Q: How does this scale beyond HKUST?

The system is course-code agnostic — it works on any university's past papers. To expand:

1. Students at new universities upload their own papers (crowdsourced)
2. We partner with student unions for bulk paper sourcing
3. The AI pipeline is fully automated — no manual work per course

The topic normalization and analytics adapt automatically to each course's vocabulary.

Q: What's your competitive advantage vs ChatGPT / NotebookLM?

Feature	KnowIt	ChatGPT	NotebookLM
Localized past paper library	✅	❌	❌
Exam-oriented workflow	✅	❌	❌
Auto-grading with photo upload	✅	❌	❌
Similar question retrieval	✅	❌	❌
Variant question generation	✅	❌	❌
Error book with spaced repetition	✅	❌	❌
Course-specific analytics	✅	❌	❌
Price	Affordable	$20/mo	Free but limited

ChatGPT and NotebookLM are general-purpose tools. KnowIt is a vertical solution built specifically for exam preparation with features they can't replicate without building what we already have.

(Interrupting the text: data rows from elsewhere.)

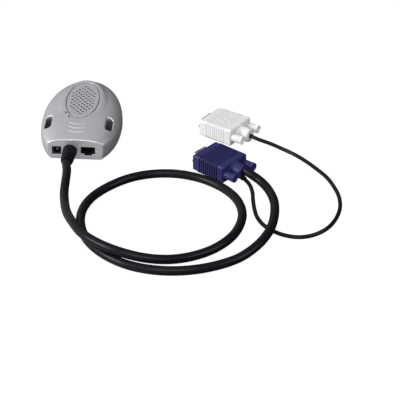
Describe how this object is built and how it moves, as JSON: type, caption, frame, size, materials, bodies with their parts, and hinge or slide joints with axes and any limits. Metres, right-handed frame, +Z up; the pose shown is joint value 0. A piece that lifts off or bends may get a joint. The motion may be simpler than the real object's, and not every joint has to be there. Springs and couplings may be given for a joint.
{
  "type": "vga repeater",
  "caption": "Egg-shaped video line repeater with a power jack, a network socket and a fixed thick cable to a blue plug, from which a thin branch cable runs to a white plug.",
  "frame": {"origin": "middle of the housing, on the surface that its feet stand on", "axes": "+Z up; the jacks and the cable outlet face -Y; +X to the right seen from the jacks"},
  "size_m": [0.2666, 0.2645, 0.0372],
  "materials": {
    "housing": "satin silver paint on moulded plastic",
    "foot_rubber": "matt",
    "steel": "nickel-plated, lightly worn",
    "light_pipe": "clear, dark while off",
    "board": "solder-masked",
    "led_body": "moulded",
    "jack_black": "moulded, half gloss",
    "gold_contact": "gold flash",
    "nickel": "bright nickel plate",
    "chip": "moulded epoxy",
    "capacitor": "sleeved can",
    "nylon_white": "moulded",
    "wire": "extruded",
    "boot_rubber": "satin",
    "cable_jacket": "satin PVC",
    "hood_blue": "satin moulded PVC",
    "insulator_blue": "moulded",
    "hood_white": "satin moulded PVC"
  },
  "bodies": {
    "root": {"bottom_cover": "housing", "top_cover": "housing", "vent_grille": "housing", "rubber_feet": "foot_rubber", "cover_screws": "steel", "power_light_pipe": "light_pipe", "link_light_pipe": "light_pipe", "main_pcb": "board", "board_screws": "steel", "status_leds": "led_body", "rj45_housing": "jack_black", "rj45_contacts": "gold_contact", "dc_jack_housing": "jack_black", "dc_jack_contacts": "nickel", "video_driver_ic": "chip", "sync_driver_ics": "chip", "voltage_regulator": "chip", "capacitors": "capacitor", "cable_header": "nylon_white", "inner_wires": "wire", "cable_boot": "boot_rubber", "video_cable": "cable_jacket", "blue_hood": "hood_blue", "blue_shell": "nickel", "blue_insulator": "insulator_blue", "blue_pins": "gold_contact", "branch_grommet": "boot_rubber", "white_hood": "hood_white", "white_shell": "nickel", "white_insulator": "nylon_white", "white_contacts": "gold_contact", "branch_cable": "cable_jacket"},
    "blue_ring_near": {"blue_ring_near": "steel"},
    "blue_screw_near": {"blue_screw_near": "steel", "blue_knob_near": "hood_blue"},
    "blue_ring_far": {"blue_ring_far": "steel"},
    "blue_screw_far": {"blue_screw_far": "steel", "blue_knob_far": "hood_blue"},
    "white_ring_near": {"white_ring_near": "steel"},
    "white_screw_near": {"white_screw_near": "steel", "white_knob_near": "hood_white"},
    "white_ring_far": {"white_ring_far": "steel"},
    "white_screw_far": {"white_screw_far": "steel", "white_knob_far": "hood_white"}
  },
  "joints": [
    {"name": "blue_float_near", "type": "slide", "parent": "root", "child": "blue_ring_near", "axis": [-0.8049, 0.5934, 0], "range_m": [-0.004, 0]},
    {"name": "blue_turn_near", "type": "hinge", "parent": "blue_ring_near", "child": "blue_screw_near", "pos_m": [0.13268, -0.07466, 0.008], "axis": [-0.8049, 0.5934, 0], "continuous": true},
    {"name": "blue_float_far", "type": "slide", "parent": "root", "child": "blue_ring_far", "axis": [-0.8049, 0.5934, 0], "range_m": [-0.004, 0]},
    {"name": "blue_turn_far", "type": "hinge", "parent": "blue_ring_far", "child": "blue_screw_far", "pos_m": [0.14752, -0.05454, 0.008], "axis": [-0.8049, 0.5934, 0], "continuous": true},
    {"name": "white_float_near", "type": "slide", "parent": "root", "child": "white_ring_near", "axis": [-0.8554, 0.518, 0], "range_m": [-0.004, 0]},
    {"name": "white_turn_near", "type": "hinge", "parent": "white_ring_near", "child": "white_screw_near", "pos_m": [0.13522, -0.01069, 0.008], "axis": [-0.8554, 0.518, 0], "continuous": true},
    {"name": "white_float_far", "type": "slide", "parent": "root", "child": "white_ring_far", "axis": [-0.8554, 0.518, 0], "range_m": [-0.004, 0]},
    {"name": "white_turn_far", "type": "hinge", "parent": "white_ring_far", "child": "white_screw_far", "pos_m": [0.14818, 0.01069, 0.008], "axis": [-0.8554, 0.518, 0], "continuous": true}
  ]
}
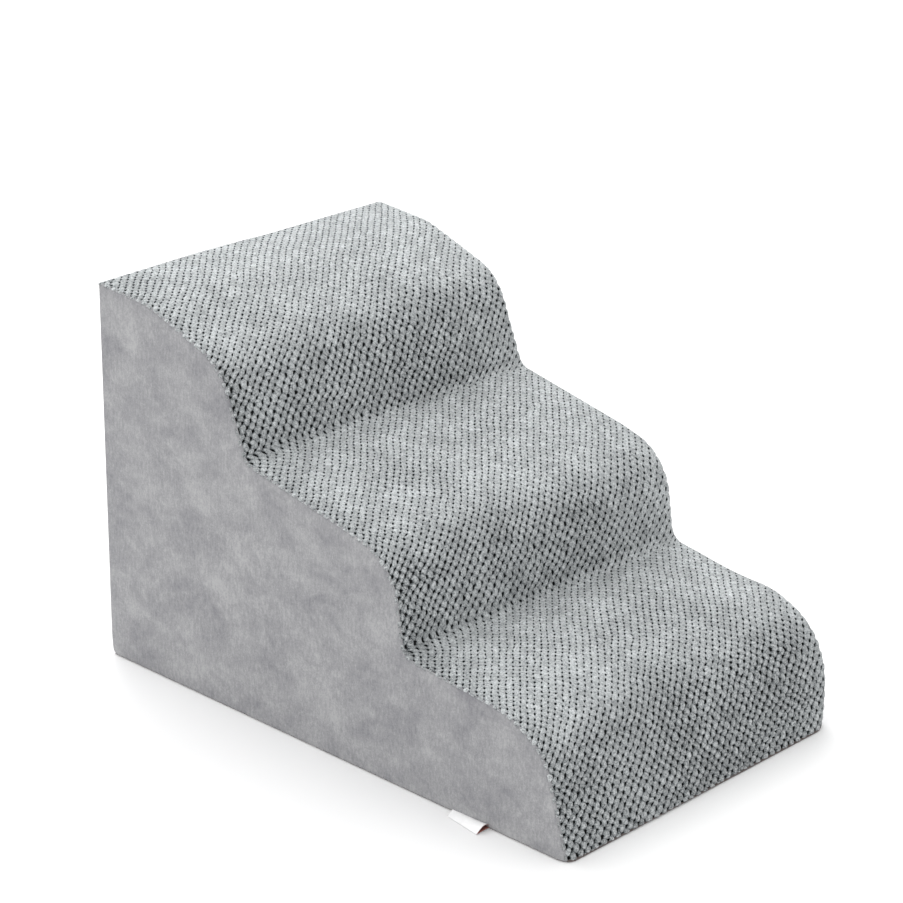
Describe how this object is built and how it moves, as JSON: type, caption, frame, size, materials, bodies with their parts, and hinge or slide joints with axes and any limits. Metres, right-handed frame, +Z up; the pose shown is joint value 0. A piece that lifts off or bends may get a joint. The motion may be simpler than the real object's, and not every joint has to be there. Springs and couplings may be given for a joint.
{
  "type": "dog ramp",
  "caption": "Stepped foam stair that lets a small dog climb onto a bed or sofa, with a zipped plush and suede cover.",
  "frame": {"origin": "centre of the footprint of the covered block, on the floor", "axes": "+Z up, +Y towards the tall back, +X across the steps, so the low front faces -Y"},
  "size_m": [0.411, 0.6302, 0.4],
  "materials": {
    "foam": "matte",
    "soft_foam": "matte",
    "plush": "matte",
    "suede": "matte",
    "grip_cloth": "matte",
    "ribbon": "satin",
    "zip_tape": "matte",
    "zip_coil": "satin",
    "zip_metal": "satin",
    "thread": "satin"
  },
  "bodies": {
    "stair": {"foam_core": "foam", "comfort_layer": "soft_foam", "tread_panel": "plush", "side_panel_left": "suede", "side_panel_right": "suede", "back_panel_upper": "suede", "back_panel_lower": "suede", "base_panel": "grip_cloth", "side_label": "ribbon", "zip_tape_upper": "zip_tape", "zip_tape_lower": "zip_tape", "zip_coil_upper": "zip_coil", "zip_coil_lower": "zip_coil", "zip_top_stops": "zip_metal", "zip_bottom_stop": "zip_metal", "zip_stitches_upper": "thread", "zip_stitches_lower": "thread"},
    "slider": {"zip_slider": "zip_metal"},
    "pull": {"zip_pull": "zip_metal"}
  },
  "joints": [
    {"name": "zip_slide", "type": "slide", "parent": "stair", "child": "slider", "axis": [-1, 0, 0], "range_m": [0, 0.33]},
    {"name": "pull_swing", "type": "hinge", "parent": "slider", "child": "pull", "pos_m": [0.165, 0.3155, 0.044], "axis": [0, 0, 1], "range_deg": [-180, 0]}
  ]
}
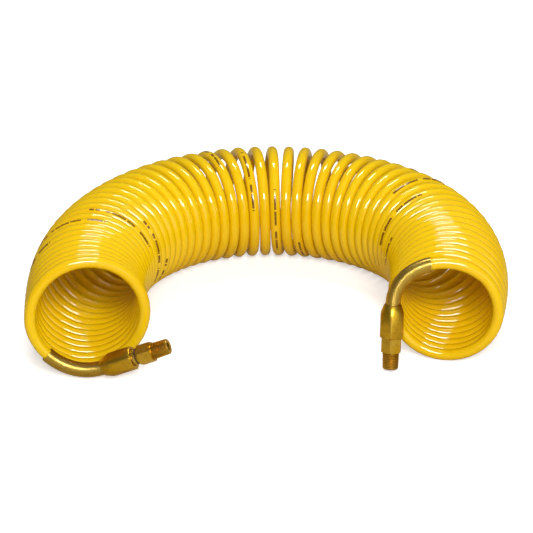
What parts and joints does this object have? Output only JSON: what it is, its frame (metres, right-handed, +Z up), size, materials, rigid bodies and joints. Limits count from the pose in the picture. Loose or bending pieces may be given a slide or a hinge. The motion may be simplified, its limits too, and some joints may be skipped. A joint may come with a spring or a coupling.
{
  "type": "coiled air hose",
  "caption": "Self-storing coiled nylon air hose resting in an arch, with a rigid and a swivelling brass pipe-thread fitting, each behind a spring guard.",
  "frame": {"origin": "centre of the hose's bounding box, on the floor it lies on", "axes": "+Z up, X across both open ends from the swivel end to the rigid end, the arch's crown towards +Y and both open ends towards -Y"},
  "size_m": [0.4088, 0.3313, 0.1053],
  "materials": {
    "hose": "glossy yellow extruded nylon",
    "spring": "brass-plated spring wire, satin",
    "brass": "machined, dulled",
    "seal": "black, matt",
    "washer": "dark brown, smooth",
    "clip": "spring steel"
  },
  "bodies": {
    "hose": {"hose_coil": "hose", "hose_tail_swivel": "hose", "hose_tail_rigid": "hose", "spring_guard_swivel": "spring", "spring_guard_rigid": "spring", "compression_nut_swivel": "brass", "compression_nut_rigid": "brass", "ferrule_swivel": "brass", "ferrule_rigid": "brass", "rigid_body": "brass", "swivel_stem": "brass", "o_ring_1": "seal", "o_ring_2": "seal", "thrust_washer": "washer", "retaining_clip": "clip"},
    "swivel": {"swivel_body": "brass"}
  },
  "joints": [
    {"name": "swivel_turn", "type": "hinge", "parent": "hose", "child": "swivel", "pos_m": [-0.10547, -0.1558, 0.02467], "axis": [0.9122, -0.1314, 0.388], "continuous": true}
  ]
}
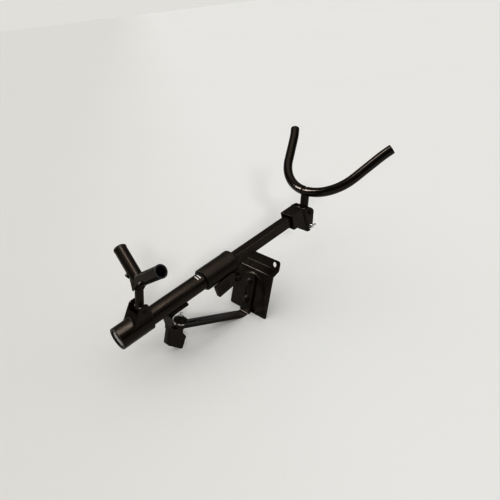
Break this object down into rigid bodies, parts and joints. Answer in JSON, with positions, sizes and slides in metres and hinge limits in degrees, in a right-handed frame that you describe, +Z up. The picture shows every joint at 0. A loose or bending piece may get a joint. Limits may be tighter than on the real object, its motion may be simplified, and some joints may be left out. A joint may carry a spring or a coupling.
{
  "type": "bicycle_wall_rack",
  "caption": "Wall-mounted bicycle rack: folded plate and bent strut carrying a swivelling telescopic beam with a sleeved U cradle at one end and a short tubular V cradle at the other.",
  "frame": {"origin": "midpoint between the two wall holes, on the wall plane", "axes": "+Y points out of the rack's back into the wall, +X to the right along the line of the two holes, +Z up"},
  "size_m": [0.268, 0.4899, 0.4091],
  "materials": {
    "black_paint": "gloss black powder coat on steel",
    "black_plastic": "matte black moulded nylon",
    "satin_plastic": "satin black moulded nylon",
    "soft_vinyl": "glossy black dipped vinyl sleeve",
    "black_rubber": "black rubber edge trim",
    "light_plastic": "light grey moulded plug",
    "bright_zinc": "bright zinc plate",
    "black_zinc": "black zinc plate",
    "chrome": "polished chrome plate"
  },
  "bodies": {
    "wall_bracket": {"wall_plate": "black_paint", "strut_bar": "black_paint", "strut_bolts": "black_zinc", "strut_washers": "bright_zinc", "strut_nuts": "bright_zinc", "swivel_washer": "bright_zinc"},
    "beam": {"swivel_bracket": "black_paint", "swivel_bolt": "bright_zinc", "swivel_liner": "black_plastic", "main_tube": "black_paint", "end_collar": "black_paint", "end_plug": "light_plastic", "collar_bush": "black_plastic", "cradle_bracket": "black_paint", "v_pivot_pin": "black_zinc", "clamp_sleeve": "black_plastic", "clamp_lugs": "black_paint", "clamp_bolt": "black_zinc", "clamp_nut": "black_zinc", "clamp_washers": "black_zinc", "clamp_screws": "black_zinc", "guide_bush": "black_plastic"},
    "knob": {"star_knob": "black_plastic", "knob_insert": "bright_zinc"},
    "lever": {"cam_lever": "satin_plastic", "cam_pin": "black_zinc"},
    "slider": {"square_tube": "black_paint", "slide_foot": "black_plastic", "u_socket": "black_paint", "socket_bush": "black_plastic", "clevis_bracket": "black_paint", "u_pivot_bolt": "black_zinc", "u_pivot_nut": "bright_zinc", "wing_bolt": "bright_zinc", "wing_spacer": "bright_zinc"},
    "u_cradle": {"u_rod": "black_paint", "u_sleeve_left": "soft_vinyl", "u_sleeve_right": "soft_vinyl", "u_post": "black_paint", "u_post_bush": "black_plastic"},
    "v_cradle": {"v_arm_left": "black_paint", "v_arm_right": "black_paint", "v_end_rings": "black_rubber", "v_post": "black_paint", "v_post_bush": "black_plastic", "v_gussets": "black_paint", "v_nuts": "black_zinc"},
    "wing": {"wing_nut": "chrome"}
  },
  "joints": [
    {"name": "beam_swivel", "type": "hinge", "parent": "wall_bracket", "child": "beam", "pos_m": [0, -0.1805, -0.1116], "axis": [0, 0, 1], "range_deg": [-110, 110]},
    {"name": "knob_spin", "type": "hinge", "parent": "beam", "child": "knob", "pos_m": [0, -0.1805, -0.1], "axis": [0, 0, 1], "continuous": true},
    {"name": "lever_swing", "type": "hinge", "parent": "beam", "child": "lever", "pos_m": [0.0196, -0.07675, -0.02537], "axis": [0, -0.471, 0.8821], "range_deg": [0, 120]},
    {"name": "beam_slide", "type": "slide", "parent": "beam", "child": "slider", "axis": [0, 0.8821, 0.471], "range_m": [-0.085, 0.045]},
    {"name": "u_tilt", "type": "hinge", "parent": "slider", "child": "u_cradle", "pos_m": [0, 0.09578, 0.09736], "axis": [1, 0, 0], "range_deg": [-60, 35]},
    {"name": "v_tilt", "type": "hinge", "parent": "beam", "child": "v_cradle", "pos_m": [0, -0.27016, -0.06822], "axis": [1, 0, 0], "range_deg": [-60, 15]},
    {"name": "wing_spin", "type": "hinge", "parent": "slider", "child": "wing", "pos_m": [0, 0.10279, 0.06937], "axis": [1, 0, 0], "continuous": true}
  ]
}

Q: What if Google or OpenAI builds this?

They build horizontal platforms. We build vertical depth — localized paper libraries, university-specific communities, exam-pattern analytics across semesters. Our data moat grows with every paper uploaded and every student interaction. A general-purpose AI can't replicate 5 years of COMP2211 exam pattern analysis overnight.